Various implementations of the invention described herein may have aspects that are wholly in hardware, partly in hardware and partly in software, as well as in software. As used herein, the terms “component,” “system” and the like are likewise intended to refer to a computer-related entity, either hardware, a combination of hardware and software, software, or software in execution. For example, a component may be, but is not limited to being, a process running on a processor, a processor, an object, an executable, a thread of execution, a program, and/or a computer. By way of illustration, both an application running on computer and the computer can be a component. One or more components may reside within a process and/or thread of execution and a component may be localized on one computer and/or distributed between two or more computers.

Thus, the methods and apparatus of the present invention, or certain aspects or portions thereof, may take the form of program code (i.e., instructions) embodied in tangible media, such as floppy diskettes, CD-ROMs, hard drives, or any other machine-readable storage medium, wherein, when the program code is loaded into and executed by a machine, such as a computer, the machine becomes an apparatus for practicing the invention. In the case of program code execution on programmable computers, the computing device generally includes a processor, a storage medium readable by the processor (including volatile and non-volatile memory and/or storage elements), at least one input device, and at least one output device.

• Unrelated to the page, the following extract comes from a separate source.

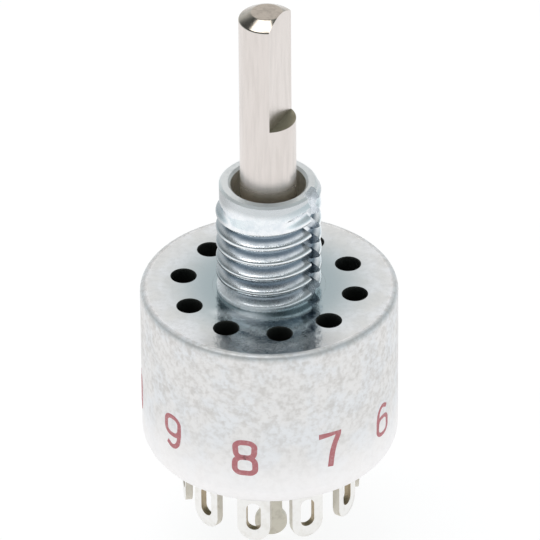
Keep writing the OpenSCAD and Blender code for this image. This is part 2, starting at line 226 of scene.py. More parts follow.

Furthermore, the disclosed subject matter may be implemented as a system, method, apparatus, or article of manufacture using standard programming and/or engineering techniques to produce software, firmware, hardware, or any combination thereof to control a computer or processor based device to implement aspects detailed herein. The terms “article of manufacture”, “computer program product” or similar terms, where used herein, are intended to encompass a computer program accessible from any computer-readable device, carrier, or media. For example, computer readable media can include but are not limited to magnetic storage devices (e.g., hard disk, floppy disk, magnetic strips . . . ), optical disks (e.g., compact disk (CD), digital versatile disk (DVD) . . . ), smart cards, and flash memory devices (e.g., card, stick). Additionally, it is known that a carrier wave can be employed to carry computer-readable electronic data such as those used in transmitting and receiving electronic mail or in accessing a network such as the Internet or a local area network (LAN).

The aforementioned systems have been described with respect to interaction between several components. It can be appreciated that such systems and components can include those components or specified sub-components, some of the specified components or sub-components, and/or additional components, and according to various permutations and combinations of the foregoing. Sub-components can also be implemented as components communicatively coupled to other components rather than included within parent components, e.g., according to a hierarchical arrangement. Additionally, it should be noted that one or more components may be combined into a single component providing aggregate functionality or divided into several separate sub-components, and any one or more middle layers, such as a management layer, may be provided to communicatively couple to such sub-components in order to provide integrated functionality. Any components described herein may also interact with one or more other components not specifically described herein but generally known by those of skill in the art.

In view of the exemplary systems described supra, methodologies that may be implemented in accordance with the disclosed subject matter will be better appreciated with reference to the various flowcharts represented by the Figures. While for purposes of simplicity of explanation, the methodologies are shown and described as a series of blocks, it is to be understood and appreciated that the claimed subject matter is not limited by the order of the blocks, as some blocks may occur in different orders and/or concurrently with other blocks from what is depicted and described herein. Where non-sequential, or branched, flow is illustrated via flowchart, it can be appreciated that various other branches, flow paths, and orders of the blocks, may be implemented which achieve the same or a similar result. Moreover, not all illustrated blocks may be required to implement the methodologies described hereinafter.

Furthermore, as will be appreciated various portions of the disclosed systems above and methods below may include or consist of artificial intelligence or knowledge or rule based components, sub-components, processes, means, methodologies, or mechanisms (e.g., support vector machines, neural networks, expert systems, Bayesian belief networks, fuzzy logic, data fusion engines, classifiers . . . ). Such components, inter alia, can automate certain mechanisms or processes performed thereby to make portions of the systems and methods more adaptive as well as efficient and intelligent.

While the present invention has been described in connection with the preferred embodiments of the various figures, it is to be understood that other similar embodiments may be used or modifications and additions may be made to the described embodiment for performing the same function of the present invention without deviating therefrom.